WRITTEN TASK ▸ Can the data below be echoed back word for word?

PROVIDED MATERIAL ▸
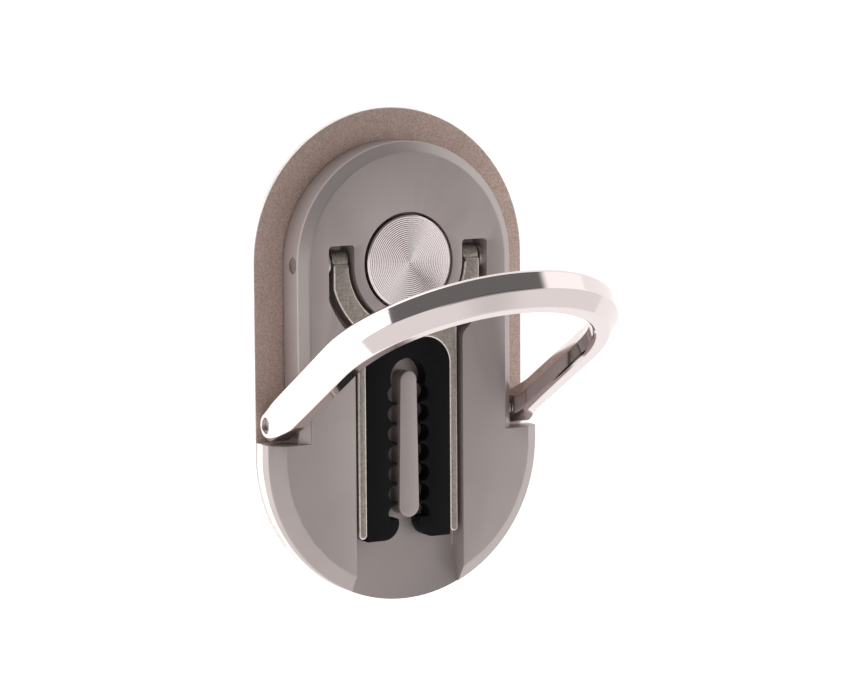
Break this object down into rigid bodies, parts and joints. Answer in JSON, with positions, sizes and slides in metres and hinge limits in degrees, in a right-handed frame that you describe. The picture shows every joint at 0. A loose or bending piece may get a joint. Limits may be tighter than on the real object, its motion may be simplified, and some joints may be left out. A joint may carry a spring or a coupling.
{
  "type": "phone ring holder with air vent clip",
  "caption": "Stick-on phone holder: a swivel body with a folding finger ring and a rubber-lined clip that swings out to grip an air vent blade.",
  "frame": {"origin": "centre of the adhesive face on the back of the plate", "axes": "+Z out of the holder's front, +Y along it towards the swivel pivot, +X to the right as seen from the front"},
  "size_m": [0.037, 0.06, 0.0366],
  "materials": {
    "adhesive": "acrylic foam tape",
    "plate": "bead blasted and anodised a warm grey, with a bright turned edge",
    "steel": "turned stainless steel",
    "slide_nylon": "moulded nylon",
    "lower_shell": "bright satin",
    "housing": "satin warm grey lacquer on a zinc die casting",
    "spun_cap": "fine concentric spun lines",
    "ring_chrome": "polished nickel chrome plating",
    "clip_metal": "tumbled nickel plating on a zinc die casting",
    "clip_rubber": "matt moulded rubber"
  },
  "bodies": {
    "base": {"adhesive_pad": "adhesive", "base_plate": "plate", "pivot_post": "steel", "slide_washer": "slide_nylon", "thrust_washer": "steel", "disc_spring": "steel", "pivot_cap": "spun_cap"},
    "swivel": {"swivel_base": "lower_shell", "base_screws": "steel", "swivel_housing": "housing", "ring_pin_left": "steel", "ring_pin_right": "steel", "ring_washer_left": "steel", "ring_washer_right": "steel", "clip_pin_left": "steel", "clip_pin_right": "steel", "clip_washer_left": "steel", "clip_washer_right": "steel"},
    "ring": {"ring": "ring_chrome"},
    "clip": {"vent_clip": "clip_metal", "vent_clip_rubber": "clip_rubber"}
  },
  "joints": [
    {"name": "swivel_turn", "type": "hinge", "parent": "base", "child": "swivel", "pos_m": [0, 0.0115, 0.0035], "axis": [0, 0, 1], "continuous": true},
    {"name": "ring_hinge", "type": "hinge", "parent": "swivel", "child": "ring", "pos_m": [0, -0.0074, 0.00355], "axis": [1, 0, 0], "range_deg": [-60, 30]},
    {"name": "clip_hinge", "type": "hinge", "parent": "swivel", "child": "clip", "pos_m": [0, 0.0116, 0.0038], "axis": [-1, 0, 0], "range_deg": [0, 75]}
  ]
}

WRITTEN ANSWER ▸
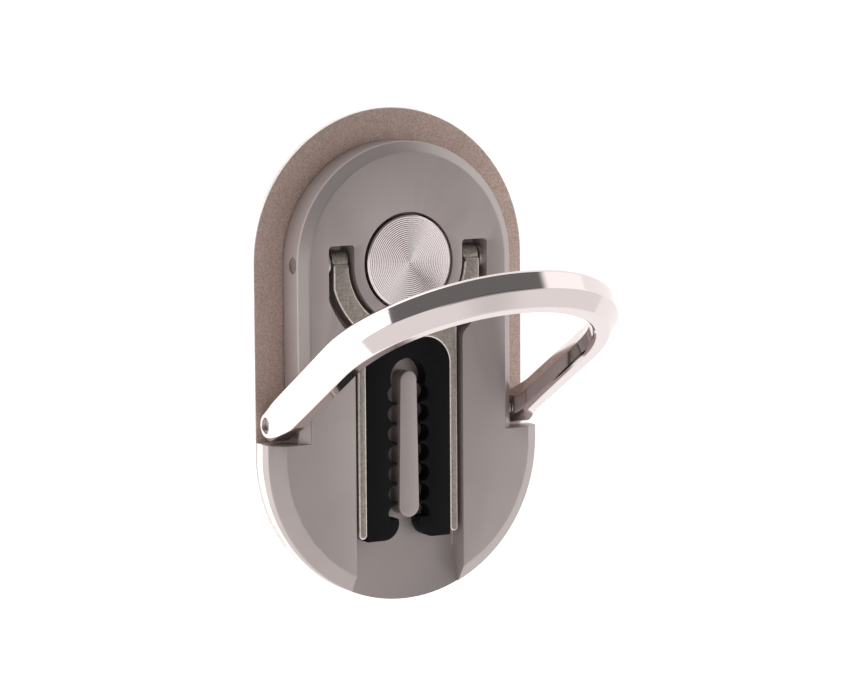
Break this object down into rigid bodies, parts and joints. Answer in JSON, with positions, sizes and slides in metres and hinge limits in degrees, in a right-handed frame that you describe. The picture shows every joint at 0. A loose or bending piece may get a joint. Limits may be tighter than on the real object, its motion may be simplified, and some joints may be left out. A joint may carry a spring or a coupling.
{
  "type": "phone ring holder with air vent clip",
  "caption": "Stick-on phone holder: a swivel body with a folding finger ring and a rubber-lined clip that swings out to grip an air vent blade.",
  "frame": {"origin": "centre of the adhesive face on the back of the plate", "axes": "+Z out of the holder's front, +Y along it towards the swivel pivot, +X to the right as seen from the front"},
  "size_m": [0.037, 0.06, 0.0366],
  "materials": {
    "adhesive": "acrylic foam tape",
    "plate": "bead blasted and anodised a warm grey, with a bright turned edge",
    "steel": "turned stainless steel",
    "slide_nylon": "moulded nylon",
    "lower_shell": "bright satin",
    "housing": "satin warm grey lacquer on a zinc die casting",
    "spun_cap": "fine concentric spun lines",
    "ring_chrome": "polished nickel chrome plating",
    "clip_metal": "tumbled nickel plating on a zinc die casting",
    "clip_rubber": "matt moulded rubber"
  },
  "bodies": {
    "base": {"adhesive_pad": "adhesive", "base_plate": "plate", "pivot_post": "steel", "slide_washer": "slide_nylon", "thrust_washer": "steel", "disc_spring": "steel", "pivot_cap": "spun_cap"},
    "swivel": {"swivel_base": "lower_shell", "base_screws": "steel", "swivel_housing": "housing", "ring_pin_left": "steel", "ring_pin_right": "steel", "ring_washer_left": "steel", "ring_washer_right": "steel", "clip_pin_left": "steel", "clip_pin_right": "steel", "clip_washer_left": "steel", "clip_washer_right": "steel"},
    "ring": {"ring": "ring_chrome"},
    "clip": {"vent_clip": "clip_metal", "vent_clip_rubber": "clip_rubber"}
  },
  "joints": [
    {"name": "swivel_turn", "type": "hinge", "parent": "base", "child": "swivel", "pos_m": [0, 0.0115, 0.0035], "axis": [0, 0, 1], "continuous": true},
    {"name": "ring_hinge", "type": "hinge", "parent": "swivel", "child": "ring", "pos_m": [0, -0.0074, 0.00355], "axis": [1, 0, 0], "range_deg": [-60, 30]},
    {"name": "clip_hinge", "type": "hinge", "parent": "swivel", "child": "clip", "pos_m": [0, 0.0116, 0.0038], "axis": [-1, 0, 0], "range_deg": [0, 75]}
  ]
}